Kuwait: KPC announces major offshore gas discovery. Kuwait Petroleum Corporation (KPC) announced yesterday the discovery of large quantities of gas in the offshore Jazza field, the reserves of which are comprised of 1 trillion standard cubic feet of natural gas and 120 million barrels of condensates (~350 million barrels of oil equivalent). The discovery follows on the successes KPC has had in the offshore scene since 2024 after discovering the Al-Nokhitha field in July 2024 (3.2 billion barrels of oil equivalent) and Al-Julia in January 2025 (950 million barrels of oil equivalent). The Jazza field, while the smallest of the new discoveries in terms of total reserves, has equivalent gas reserves to the Al-Nokhitha, and showed initial production of 29 million standard cubic feet per day and 5 kb/d of condensates. Continued offshore drilling and exploration will help KPC in achieving its “Strategy 2040” goals, of which on the main objectives is to raise non-associated gas production to 2 billion standard cubic feet by 2040, helping reduce the reliance on LNG imports, which rose to 7.23 million tons in 2024 (+1.1 y/y).
UAE: Domestic credit growth accelerated for the third consecutive month. Domestic bank credit growth increased in August to 7.5% y/y, accelerating for the third straight month from the 14-month low seen in May at 4.8% y/y.

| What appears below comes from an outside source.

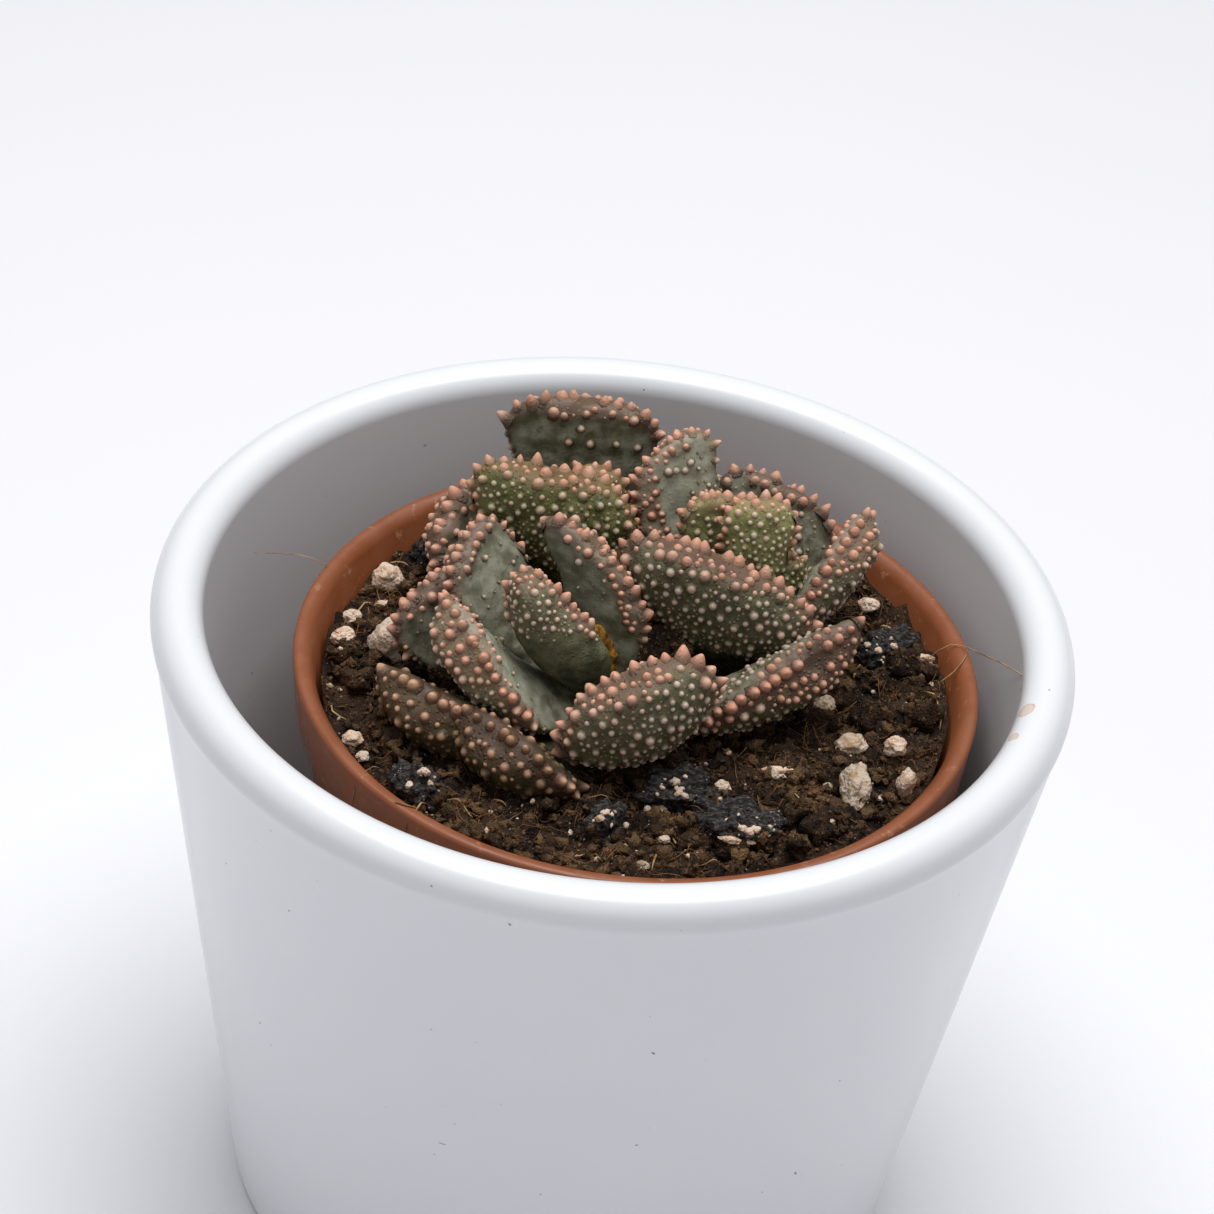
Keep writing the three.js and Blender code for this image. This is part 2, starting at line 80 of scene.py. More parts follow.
# Soil
SOIL_DEPTH = 4
SOIL_TOP = NURSERY_BASE + NURSERY_HEIGHT - SOIL_DEPTH
SOIL_LUMP = 0.55
SOIL_RADIUS = 24.9
SOIL_FOOT_RADIUS = 19
SOIL_BANK = 2.4
SOIL_BANK_START = 0.55
SOIL_BANK_EVEN = 0.7
SOIL_BANK_LEAN = (0.15, 0.25)
SOIL_RINGS = 110
SOIL_STEPS = 230
WALL_SLOPE = (NURSERY_RIM_RADIUS - NURSERY_STEP - NURSERY_FOOT_RADIUS) / NURSERY_HEIGHT

# Noise that the soil's top has beyond the solid's: height, pace, and where it is read.
SOIL_NOISES = ((0.7, 0.45, 3.7), (0.45, 1.3, 8.1), (0.3, 3.1, 1.3))

# Lumps: how many forms there are, the first one's seed, its fineness, roughness and grain.
LUMPS = {
    "clod": (6, 0, 3, 0.62, 3.4),
    "crumb": (8, 20, 2, 0.9, 3),
    "dust": (6, 40, 1, 0.9, 3),
    "grit": (5, 110, 2, 0.5, 3),
    "perlite": (5, 90, 4, 0.34, 1.8),
    "bark": (7, 70, 5, 0.62, 2.8),
}
LUMP_LEAST = 0.35
LUMP_PLACE = (7.3, 3.1, 1.7)
LUMP_NOISES = ((1, 1), (0.6, 2.1), (0.4, 4.3))

# Lumps strewn over the soil: how many, smallest and largest, their form, and the rise in sizes.
STREWN = {
    "soil_clods": (210, (1.4, 4), "clod", 0.06),
    "soil_crumbs": (2000, (0.35, 1.5), "crumb", 0.12),
    "soil_dust": (5600, (0.16, 0.5), "dust", 0.2),
    "grit": (260, (0.14, 0.6), "grit", 0.3),
}
STREWN_SEED = 41
STREWN_MOSTLY_SMALL = 2.2
STREWN_MOSTLY_DARK = 1.5
STREWN_SPILL = 0.2
STREWN_WIDTH = (0.55, 1)
STREWN_HEIGHT = (0.45, 0.9)
STREWN_AXIS_RISE = 0.5
STREWN_ROOM = 0.35
LEAF_SEARCH = 6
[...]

Credit to the private sector, which constitutes 74% of domestic credit, registered growth of 9.3% y/y, up from July’s 8.8% y/y due to a strong increase in credit to businesses to 5.4% y/y from 4.7% in the previous month, while credit growth to individuals was stable at 16.6% y/y. Moreover, credit to the public sector (government plus GREs) rebounded to 2.8% y/y from a yearly decline of -1.1% in the previous month. On the other hand, resident deposit growth remained very robust in August, rising to 13.6% y/y from 12.4% y/y in July. This increase came mainly due to a strong rise in public sector deposits by 5.6% y/y from meager growth of 0.2% y/y in the previous month. Private sector deposit growth remained very strong, though eased slightly to 16.5% y/y. The loan to deposits ratio was stable at 68.5% in August, falling from 72.4% a year ago (August), indicating at an ample liquidity in the market.
Egypt: Hot money flows lift the pound to a new yearly high last week before falling again this week. Foreign investors recorded net purchases of $570 million in Egyptian treasuries in the secondary market during last week’s trading, according to data from the Egyptian Exchange (EGX). The figures point to rising foreign appetite for local debt instruments, supported by improved risk sentiment and easing inflation pressures. Meanwhile, the cost of insuring Egypt’s five-year sovereign debt fell by roughly 1.2%, reaching 377 basis points, signaling stronger investor confidence especially after the recent credit rating upgrade from S&P. Since the start of October, Egypt’s debt market has witnessed heightened trading activity, led by heavy foreign institutional buying, which has in turn boosted market liquidity and trading volumes. On the back of these inflows, the Egyptian pound (EGP) appreciated by 1.4% m/m, reaching a new yearly high of EGP 47.55 per USD at the end of last week. However, the EGP lost these gains when it dropped at the beginning of this week by 0.7%. This volatility may be caused by the market demand and supply dynamics in the interbank market, keeping the volatility range of the EGP within acceptable levels.